_Data block_
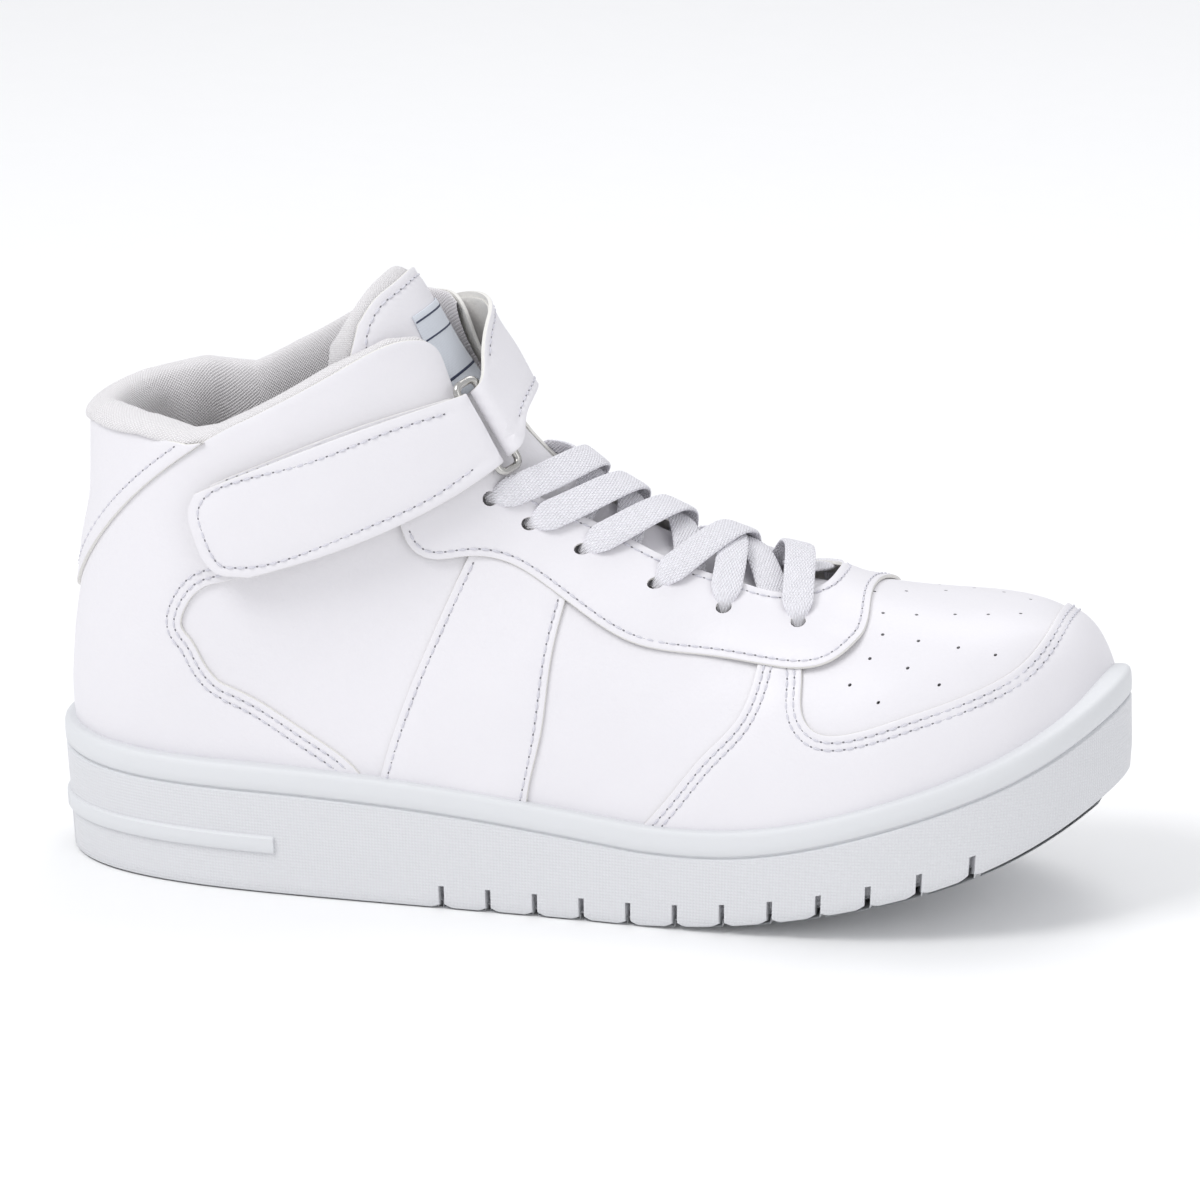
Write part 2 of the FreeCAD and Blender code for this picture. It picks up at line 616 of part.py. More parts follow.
OUTER_PLAN = [(-150, 0), (-147.5, -15.5), (-136, -30.5), (-112, -41.5), (-75, -46), (-35, -47.2),
              (10, -48.5), (55, -51), (95, -48), (125, -35.5), (143, -17), (150, 6)]
INNER_PLAN = [(143.5, 26.5), (125, 44), (95, 52), (55, 48.5), (10, 42), (-35, 39), (-75, 40),
              (-112, 38.5), (-136, 29), (-147.5, 15)]
TOE_SPRING = Curve([-150, -60, -20, 10, 25, 40, 60, 90, 120, 140, 150],
                   [-8, -4, -2, -0.7, 0, 1.0, 3.6, 10, 19.5, 30, 37])
WALL = Curve([-150, -135, -80, -20, 60, 110, 150], [38, 37, 36.5, 33.5, 27, 29.5, 29])


def spring(x):
    """Height of the tread above the ground, nil behind the ball of the foot."""
    return max(TOE_SPRING(x), 0.0)


def plan_wire(height, grow_x=1.0, grow_y=1.0):
    curve = Part.BSplineCurve()
    points = [Vector(x * grow_x, y * grow_y, height) * SCALE for x, y in OUTER_PLAN + INNER_PLAN]
    curve.interpolate(points, True)
    return Part.Wire([curve.toShape()])


def side_prism(floor, ceiling, reach=160.0):
    """Solid between two height curves, across the whole width."""
    steps = [-reach + i * 2 * reach / 40 for i in range(41)]

    def rail(height):
        curve = Part.BSplineCurve()
        curve.interpolate([Vector(x, -80, height(x)) * SCALE for x in steps])
        return curve.toShape()
    low, high = rail(floor), rail(ceiling)
    ends = [Part.makeLine(low.Vertexes[i].Point, high.Vertexes[i].Point) for i in (0, -1)]
    face = Part.Face(Part.Wire(Part.__sortEdges__([low, ends[0], high, ends[1]])))
    return face.extrude(Vector(0, 160, 0) * SCALE)


def last(inflate, first=1.4, final=10.0):
    """Foot-shaped body bounded by the skin, closed by a flat face at each end."""
    rows, columns = 70, 60
    poles = [[section_point(first + (final - first) * i / rows, -90 + 360.0 * j / columns, inflate)
              for j in range(columns)] for i in range(rows + 1)]
    u_knots, u_mults = clamped_knots(rows + 1)
    surface = Part.BSplineSurface()
    surface.buildFromPolesMultsKnots(poles, u_mults, [1] * (columns + 1), u_knots,
                                     list(range(columns + 1)), False, True, 3, 3)
    side = surface.toShape()
    rims = [edge for edge in side.Edges if edge.isClosed() and not edge.isSeam(side)]
    caps = [Part.Face(Part.Wire([edge])) for edge in rims]
    shell = Part.makeShell([side] + caps)
    shell.sewShape()
    body = Part.makeSolid(shell)
    if body.Volume < 0:
        body.reverse()
    return body


def footbed(x):
    """Height of the midsole filler's top face."""
    blend = 1 / (1 + math.exp(-(x + 10) / 25.0))
    level = size("footbed_heel") * (1 - blend) + size("footbed_ball") * blend
    return level + spring(x)


def sole_block(grow_x=1.0, grow_y=1.0):
    """Outside of the sole unit, with its moulded draft, before it is cut to height."""
    levels = [(-12, 0.977, 0.942), (44, 1.0, 1.0), (75, 0.994, 0.985)]
    return Part.makeLoft([plan_wire(z, x * grow_x, y * grow_y) for z, x, y in levels], True, False)


def plan_edge(x, plan):
    """Y of one side of the sole outline at x."""
    points = sorted(plan)
    return Curve([p[0] for p in points], [p[1] for p in points])(x)


def sole_top(x):
    return spring(x) + WALL(x)


def sole_band(low, high, grow_x, grow_y):
    """Shell outside a scaled copy of the sole, between two heights."""
    return side_prism(low, high).cut(sole_block(grow_x, grow_y))


def flex_slots():
    """Narrow slots across the forefoot, each opening out on both sides of the sole."""
    width, reach, height = size("slot_width"), size("slot_reach"), size("slot_height")
    tools = []
    for i in range(int(size("slot_count"))):
        x = size("slot_first") + i * size("slot_pitch")
        floor = spring(x)
        tools.append(Part.makeBox(width, 160, 2.5, Vector(x - width / 2, -80, floor - 0.5)))
        outer, inner = 0.96 * plan_edge(x, OUTER_PLAN), 0.96 * plan_edge(x, INNER_PLAN)
        for edge in (outer + reach - 20, inner - reach):
            tools.append(Part.makeBox(width, 20, height + 0.5, Vector(x - width / 2, edge, floor - 0.5)))
    return Part.makeCompound(tools)


def build_sole():
    above_ground = Part.makeBox(400, 200, 120, Vector(-200, -100, 0))
    block = sole_block().common(side_prism(TOE_SPRING, sole_top)).common(above_ground)
    block = block.cut(last(0.1))
    drop, groove = size("groove_drop"), size("groove_size")
    block = block.cut(sole_band(lambda x: sole_top(x) - drop - groove, lambda x: sole_top(x) - drop,
                                0.9935, 0.979))
    bar_low, bar_high = size("heel_bar_low"), size("heel_bar_high")
    bar = side_prism(lambda x: bar_low, lambda x: bar_high)
    bar = bar.common(sole_block(1.006, 1.02)).cut(sole_block(0.985, 0.95))
    bar = bar.common(Part.makeBox(100, 200, 60, Vector(size("heel_bar_end") - 100, -100, 0)))
    block = block.fuse(bar).cut(flex_slots())
    add_part("cupsole", block)
    core = last(-3.75, first=2.0, final=9.7)
    board, liner = size("insole_board_ply"), size("sockliner_ply")
    add_part("midsole_filler", core.common(side_prism(lambda x: -5.0, footbed)))
    add_part("insole_board", core.common(side_prism(lambda x: footbed(x) + GAP,
                                                    lambda x: footbed(x) + board)))
    foot_space = last(-4.3, first=2.0, final=9.7)
    add_part("sockliner", foot_space.common(side_prism(lambda x: footbed(x) + board + GAP,
                                                       lambda x: footbed(x) + board + liner)))


# ---------------------------------------------------------------- build, test and write

build_upper()
build_linings()
build_tongue()
build_strap()
build_lace()
build_sole()
doc.recompute()

for item in doc.Objects:
    if "Invalid" in item.State or "Error" in item.State:
        raise RuntimeError("object failed: " + item.Label)
for part in finished:
    if part.Shape.isNull() or not part.Shape.isValid() or not part.Shape.Solids:
        raise RuntimeError("bad shape: " + part.Label)

os.makedirs("parts", exist_ok=True)
for part in finished:
    part.Shape.exportStep(os.path.join("parts", part.Label + ".step"))
hinge_top, hinge_foot, hinge_axis, _ = ring_frame()
print("strap hinge at", tuple(round(c, 2) for c in (hinge_top + hinge_foot) * 0.5),
      "axis", tuple(hinge_axis))
print("tongue hinge at", tuple(round(c, 2) for c in tongue(TONGUE_SPLIT, 0, -9.0)))
print(len(finished), "parts written")
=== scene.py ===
import math

import bpy
import numpy as np
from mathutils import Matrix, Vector, kdtree
from mathutils.bvhtree import BVHTree
from mathutils.geometry import delaunay_2d_cdt


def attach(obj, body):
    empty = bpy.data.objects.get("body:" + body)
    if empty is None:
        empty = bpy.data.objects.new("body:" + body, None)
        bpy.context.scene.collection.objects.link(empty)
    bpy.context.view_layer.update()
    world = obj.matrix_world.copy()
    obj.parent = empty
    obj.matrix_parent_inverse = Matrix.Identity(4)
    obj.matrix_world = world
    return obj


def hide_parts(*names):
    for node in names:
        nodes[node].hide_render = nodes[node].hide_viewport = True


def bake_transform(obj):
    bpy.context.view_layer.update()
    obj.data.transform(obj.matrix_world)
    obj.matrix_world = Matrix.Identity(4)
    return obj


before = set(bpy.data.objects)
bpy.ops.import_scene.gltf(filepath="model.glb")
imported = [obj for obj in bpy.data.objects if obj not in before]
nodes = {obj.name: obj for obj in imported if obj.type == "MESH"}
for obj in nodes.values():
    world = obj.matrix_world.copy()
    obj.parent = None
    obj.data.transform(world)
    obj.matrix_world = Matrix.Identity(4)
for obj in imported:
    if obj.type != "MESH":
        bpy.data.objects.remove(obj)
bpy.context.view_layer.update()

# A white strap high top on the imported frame. Shapes are worked out in millimetres and turned into
# metres when a mesh is made. +X is the toe, -Y the outer side, +Z up.

MM = 0.001


# ---------------------------------------------------------------- curves and the upper's surface

class Curve:
    """Natural cubic spline through given knots, for numbers or arrays."""

    def __init__(self, at, values):
        self.at = np.asarray(at, float)
        self.values = np.asarray(values, float)
        count = len(self.at)
        gaps = np.diff(self.at)
        slopes = np.diff(self.values) / gaps
        matrix, load = np.eye(count), np.zeros(count)
        for i in range(1, count - 1):
            matrix[i, i - 1:i + 2] = gaps[i - 1], 2 * (gaps[i - 1] + gaps[i]), gaps[i]
            load[i] = 6 * (slopes[i] - slopes[i - 1])
        self.bend = np.linalg.solve(matrix, load)

    def __call__(self, where):
        where = np.asarray(where, float)
        i = np.clip(np.searchsorted(self.at, where) - 1, 0, len(self.at) - 2)
        gap = self.at[i + 1] - self.at[i]
        right = (where - self.at[i]) / gap
        left = 1 - right
        return (left * self.values[i] + right * self.values[i + 1]
                + ((left ** 3 - left) * self.bend[i] + (right ** 3 - right) * self.bend[i + 1])
                * gap * gap / 6)


def steps(at, values):
    """Straight runs between knots, held level outside them."""
    return lambda where: np.interp(where, at, values)


def table(columns, rows):
    """One curve for each column, through its value in every row."""
    return {name: Curve(range(len(rows)), [row[i] for row in rows])
            for i, name in enumerate(columns)}


def arc_length(place):
    """Distance along a line of points, measured from its start."""
    return np.concatenate([[0], np.cumsum(np.linalg.norm(np.diff(place, axis=0), axis=1))])


def along_line(distance, arc, line):
    """The points of a line at some distances along it."""
    return np.stack([np.interp(distance, arc, line[:, i]) for i in (0, 1)], 1)


def full_turn(count):
    return np.linspace(0, 2 * np.pi, count, endpoint=False)


def eased(share):
    """Share from 0 to 1 with a soft start and end."""
    return share * share * (3 - 2 * share)


# Sections of the upper from the collar (u 0) to the toe (u 10). Each has a middle line from its
# ridge down to its base, half widths, the level of its widest place, and how round it is.
STATIONS = table(
    ("ridge_x", "ridge_z", "base_x", "base_z", "outer", "inner", "widest", "top_n", "base_n",
     "lean"),
    [
        (-36, 163, -141, 134, 35.0, 35.0, 0.50, 2.2, 2.3, 0),
        (-31, 148, -141, 112, 36.5, 35.5, 0.52, 2.2, 2.3, 0),
        (-19, 130, -144, 78, 39.5, 37.0, 0.55, 2.2, 2.3, 0),
        (0, 113, -139, 18, 39.5, 36.5, 0.66, 2.1, 2.3, 1),
        (22, 101.5, -70, 5, 43.5, 35.5, 0.70, 2.0, 2.6, 2),
        (45, 94, 0, 3, 45.5, 38.5, 0.72, 2.0, 2.6, 3),
        (68, 89, 50, 5, 47.5, 44.5, 0.72, 2.1, 2.6, 3),
        (95, 85.5, 88, 12, 45.5, 48.5, 0.66, 2.4, 2.6, 3),
        (120, 83.5, 116, 22, 35.5, 43.0, 0.60, 2.5, 2.5, 5),
        (137.5, 76, 135.5, 30, 20.5, 30.0, 0.58, 2.3, 2.3, 7),
        (145.5, 60, 145, 40, 5.0, 15.0, 0.50, 2.1, 2.1, 7),
    ])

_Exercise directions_
Only the lines from the one containing "doc.recompute()" through the one containing "for node in" are to be extracted, exactly as they appear, with both ends included.

_Reply to the exercise_
doc.recompute()

for item in doc.Objects:
    if "Invalid" in item.State or "Error" in item.State:
        raise RuntimeError("object failed: " + item.Label)
for part in finished:
    if part.Shape.isNull() or not part.Shape.isValid() or not part.Shape.Solids:
        raise RuntimeError("bad shape: " + part.Label)

os.makedirs("parts", exist_ok=True)
for part in finished:
    part.Shape.exportStep(os.path.join("parts", part.Label + ".step"))
hinge_top, hinge_foot, hinge_axis, _ = ring_frame()
print("strap hinge at", tuple(round(c, 2) for c in (hinge_top + hinge_foot) * 0.5),
      "axis", tuple(hinge_axis))
print("tongue hinge at", tuple(round(c, 2) for c in tongue(TONGUE_SPLIT, 0, -9.0)))
print(len(finished), "parts written")
=== scene.py ===
import math

import bpy
import numpy as np
from mathutils import Matrix, Vector, kdtree
from mathutils.bvhtree import BVHTree
from mathutils.geometry import delaunay_2d_cdt


def attach(obj, body):
    empty = bpy.data.objects.get("body:" + body)
    if empty is None:
        empty = bpy.data.objects.new("body:" + body, None)
        bpy.context.scene.collection.objects.link(empty)
    bpy.context.view_layer.update()
    world = obj.matrix_world.copy()
    obj.parent = empty
    obj.matrix_parent_inverse = Matrix.Identity(4)
    obj.matrix_world = world
    return obj


def hide_parts(*names):
    for node in names:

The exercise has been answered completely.